“Here Lies Frantz Hoffmeister.” It’s 1919 Germany and, in the wake of World War I, a young man and woman, practically strangers, stand together by the grave of a man they both loved. Francois Ozon’s haunting, silky-smooth Frantz follows the bizarre, ever-distorting relationship that develops between Anna (Paula Beer), the titular vanished man’s fiance, and Adrien (Pierre Niney), a Frenchman who claims to have befriended him in Paris before he fell on the battlefield. Like his best film, 2004’s Swimming Pool, Frantz elevates a relatively conventional surface story with an understated but powerful sense of psychological terror.
“Freely inspired” by the 1932 Ernst Lubitsch film Broken Lullaby, Frantz takes place mostly in the small town of Quedlinburg, Germany, where the beautiful, broken Anna is living with her dearly departed’s parents, Hans (Ernst Stötzner) and Magda (Marie Gruber), whom she holds so dear they may as well be her own. While visiting Frantz’s empty grave, she’s surprised to find Adrien tearfully leaving behind flowers. Anna introduces him to Magda and Hans, with the latter staunchly opposed to hosting a Frenchman in their home, considering their son died at the hands of his compatriots.
Adrien’s sheepish charm eventually wins them all over, and before long, they’re swooning as he regales them with stories of teaching Frantz to play violin and marveling at Manet paintings at the Louvre. Anna is flustered to find herself growing more and more attracted to their sinewy visitor: she fixes her hair in the mirror before meeting him at the door, admires his war wounds as he lays on the grass after a dip in the lake, has a laugh twirling with him at the town ball. Adrien’s none the wiser, however, as he’s too consumed by the dark secret he’s keeping from his new friends.
The true nature of Adrien’s relationship with Frantz propels the narrative forward in the way any good mystery should, but the real substance of the story lies in the reactions of Frantz’s family and the less welcoming townsfolk to the Frenchman’s presence. Each character is wrestling with their own inner conflict in the shadow of war, and with each interaction, the movie slowly develops into a deeply affecting examination of xenophobia and acceptance that feels strikingly relevant to our current political climate. While the Hoffmeisters and Anna see Adrien as the last friend Frantz ever made, their fellow denizens only see a face of the opposition. The war may be over, but their sons’ lives remain lost forever. Thus, the anti-French antagonism endures.

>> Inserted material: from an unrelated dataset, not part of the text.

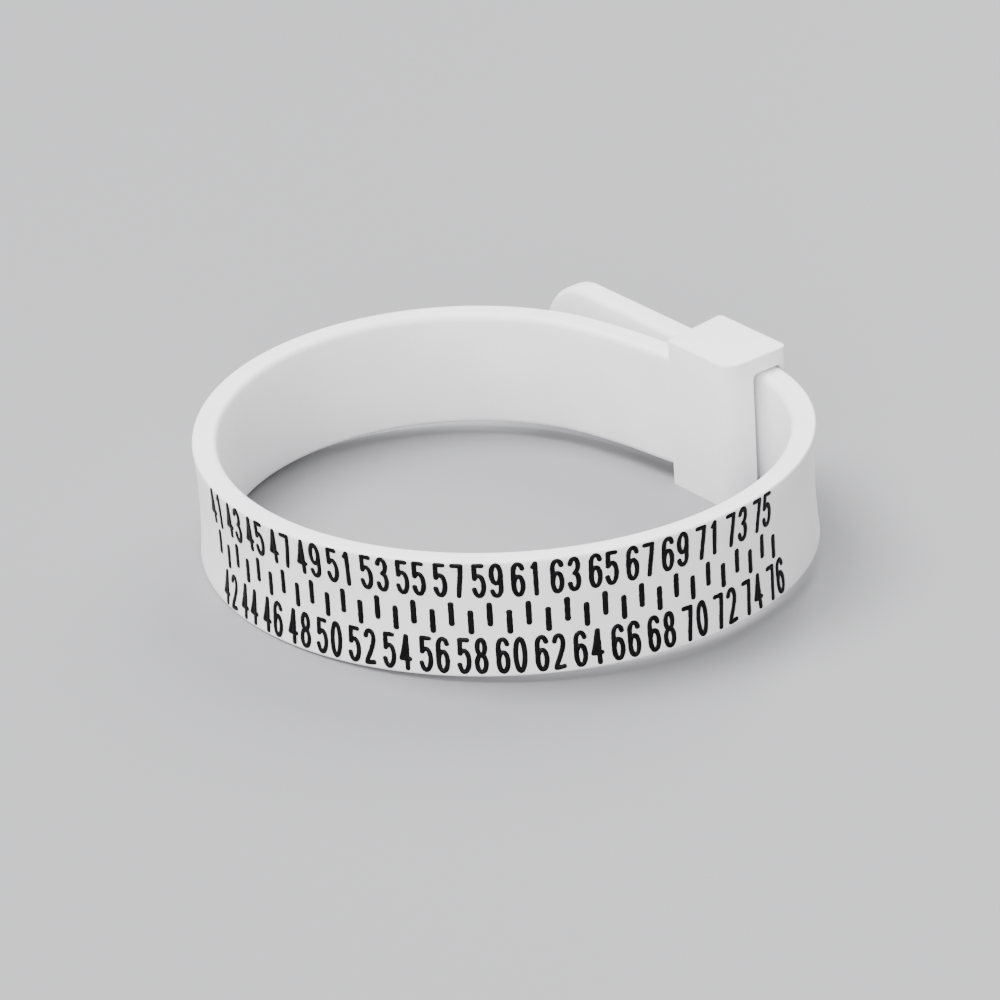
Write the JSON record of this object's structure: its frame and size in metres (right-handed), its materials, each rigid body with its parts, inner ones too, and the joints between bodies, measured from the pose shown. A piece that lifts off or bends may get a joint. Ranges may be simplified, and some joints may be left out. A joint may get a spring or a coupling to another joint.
{
  "type": "ring sizer",
  "caption": "Flexible belt ring sizer: a strap closed into a finger loop through a buckle block, with a millimetre size scale round the outside.",
  "frame": {"origin": "bottom centre of the bounding box: Z = 0 is the underside of the buckle block, and the Z axis runs up through the loop", "axes": "+Z along the axis of the finger loop, towards the edge that carries the odd sizes; +Y from the front of the loop, where the middle sizes are, towards the tail; +X to the right, the way the sizes rise along the front"},
  "size_m": [0.0342, 0.0364, 0.0091],
  "materials": {
    "buckle_plastic": "satin moulded near-white plastic",
    "strap_plastic": "satin moulded near-white plastic"
  },
  "bodies": {
    "buckle": {"buckle_body": "buckle_plastic", "strap_root": "strap_plastic"},
    "strap_01_03": {"strap_link_01": "strap_plastic", "strap_link_02": "strap_plastic", "strap_link_03": "strap_plastic"},
    "strap_04_06": {"strap_link_04": "strap_plastic", "strap_link_05": "strap_plastic", "strap_link_06": "strap_plastic"},
    "strap_07_09": {"strap_link_07": "strap_plastic", "strap_link_08": "strap_plastic", "strap_link_09": "strap_plastic"},
    "strap_10_12": {"strap_link_10": "strap_plastic", "strap_link_11": "strap_plastic", "strap_link_12": "strap_plastic"},
    "strap_13_15": {"strap_link_13": "strap_plastic", "strap_link_14": "strap_plastic", "strap_link_15": "strap_plastic"},
    "strap_16_18": {"strap_link_16": "strap_plastic", "strap_link_17": "strap_plastic", "strap_link_18": "strap_plastic"},
    "strap_19_20": {"strap_link_19": "strap_plastic", "strap_link_20": "strap_plastic"},
    "strap_21": {"strap_link_21": "strap_plastic"},
    "strap_22": {"strap_link_22": "strap_plastic"},
    "strap_23": {"strap_link_23": "strap_plastic"},
    "tail": {"strap_link_24": "strap_plastic", "strap_tail": "strap_plastic"}
  },
  "joints": [
    {"name": "bend_01", "type": "hinge", "parent": "buckle", "child": "strap_01_03", "pos_m": [0.0067, 0.00914, 0.00457], "axis": [0, 0, 1], "range_deg": [-0.34, 1.33]},
    {"name": "bend_04", "type": "hinge", "parent": "strap_01_03", "child": "strap_04_06", "pos_m": [-0.00427, 0.01308, 0.00457], "axis": [0, 0, 1], "range_deg": [-0.77, 3.06]},
    {"name": "feed_bend_07", "type": "hinge", "parent": "strap_04_06", "child": "strap_07_09", "pos_m": [-0.01415, 0.00694, 0.00457], "axis": [0, 0, 1], "range_deg": [-0.88, 3.53]},
    {"name": "bend_10", "type": "hinge", "parent": "strap_07_09", "child": "strap_10_12", "pos_m": [-0.01611, -0.00463, 0.00457], "axis": [0, 0, 1], "range_deg": [-0.94, 3.73]},
    {"name": "bend_13", "type": "hinge", "parent": "strap_10_12", "child": "strap_13_15", "pos_m": [-0.00962, -0.01444, 0.00457], "axis": [0, 0, 1], "range_deg": [-0.98, 3.92]},
    {"name": "bend_16", "type": "hinge", "parent": "strap_13_15", "child": "strap_16_18", "pos_m": [0.00174, -0.01757, 0.00457], "axis": [0, 0, 1], "range_deg": [-0.96, 3.85]},
    {"name": "bend_19", "type": "hinge", "parent": "strap_16_18", "child": "strap_19_20", "pos_m": [0.01242, -0.01263, 0.00457], "axis": [0, 0, 1], "range_deg": [-0.89, 3.55]},
    {"name": "bend_21", "type": "hinge", "parent": "strap_19_20", "child": "strap_21", "pos_m": [0.01622, -0.00568, 0.00457], "axis": [0, 0, 1], "range_deg": [-3.41, 13.62]},
    {"name": "bend_22", "type": "hinge", "parent": "strap_21", "child": "strap_22", "pos_m": [0.01645, -0.00168, 0.00457], "axis": [0, 0, 1], "range_deg": [-5.61, 1.41]},
    {"name": "bend_23", "type": "hinge", "parent": "strap_22", "child": "strap_23", "pos_m": [0.01536, 0.00216, 0.00457], "axis": [0, 0, 1], "range_deg": [-20.84, 5.21]},
    {"name": "bend_24", "type": "hinge", "parent": "strap_23", "child": "tail", "pos_m": [0.01295, 0.00536, 0.00457], "axis": [0, 0, 1], "range_deg": [-2.12, 0.53]}
  ],
  "couplings": [
    {"joint": "bend_01", "follows": "feed_bend_07", "ratio": 0.37729},
    {"joint": "bend_04", "follows": "feed_bend_07", "ratio": 0.8655},
    {"joint": "bend_10", "follows": "feed_bend_07", "ratio": 1.0567},
    {"joint": "bend_13", "follows": "feed_bend_07", "ratio": 1.1092},
    {"joint": "bend_16", "follows": "feed_bend_07", "ratio": 1.0887},
    {"joint": "bend_19", "follows": "feed_bend_07", "ratio": 1.0046},
    {"joint": "bend_21", "follows": "feed_bend_07", "ratio": 3.8561},
    {"joint": "bend_22", "follows": "feed_bend_07", "ratio": -1.589},
    {"joint": "bend_23", "follows": "feed_bend_07", "ratio": -5.9006},
    {"joint": "bend_24", "follows": "feed_bend_07", "ratio": -0.60137}
  ]
}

The story is far more emotionally charged than it is political, however, thanks to a couple of genuine plot surprises and Ozon’s focus on the progressively forbidden, delusional nature of Anna and Adrien’s relationship. The film is presented mostly in black and white, though some scenes transition slowly, gently into full color in a device that at first appears to be an emotional indicator but later reveals itself to serve a more specific narrative purpose. The elegance and timelessness of Ozon’s storytelling, both visually and structurally, makes Frantz exceptionally riveting, at least for the first hour or so. The third act, in which the film shifts into an odd, out-of-left-field procession of private investigating, is sadly quite flat, though the eerie final moments do cap the tale off nicely.
Music is used sparingly and deliberately throughout Frantz, with Ozon instead reveling in the music of natural noise. Every clunky footstep of the characters’ heavy shoes on the wooden floors of the Hoffmeister’s cushy abode adds to the atmosphere and even, at times, creates a sense of tension and anticipation, like a slo-mo drum roll. The beautiful contrast of the black and white imagery is mirrored by the sound and music. The sound design elevates the narrative in a meaningful way, which is increasingly becoming a rarity in modern movies.
Beer and Niney, both ravishing, are endlessly watchable on screen, with each doing a fine job of building their characters’ inner strife layer by layer. They’re tasked with conveying myriad conflicting emotions at once, often silently, with only their face, and they both rise to the occasion. There’s a lack of a certain electricity between them, however, that makes one wonder how the film might have been something very, very special had they found that spark. Still, Frantz is deceptively intoxicating film that further establishes Ozon as one of the most singular voices in world cinema.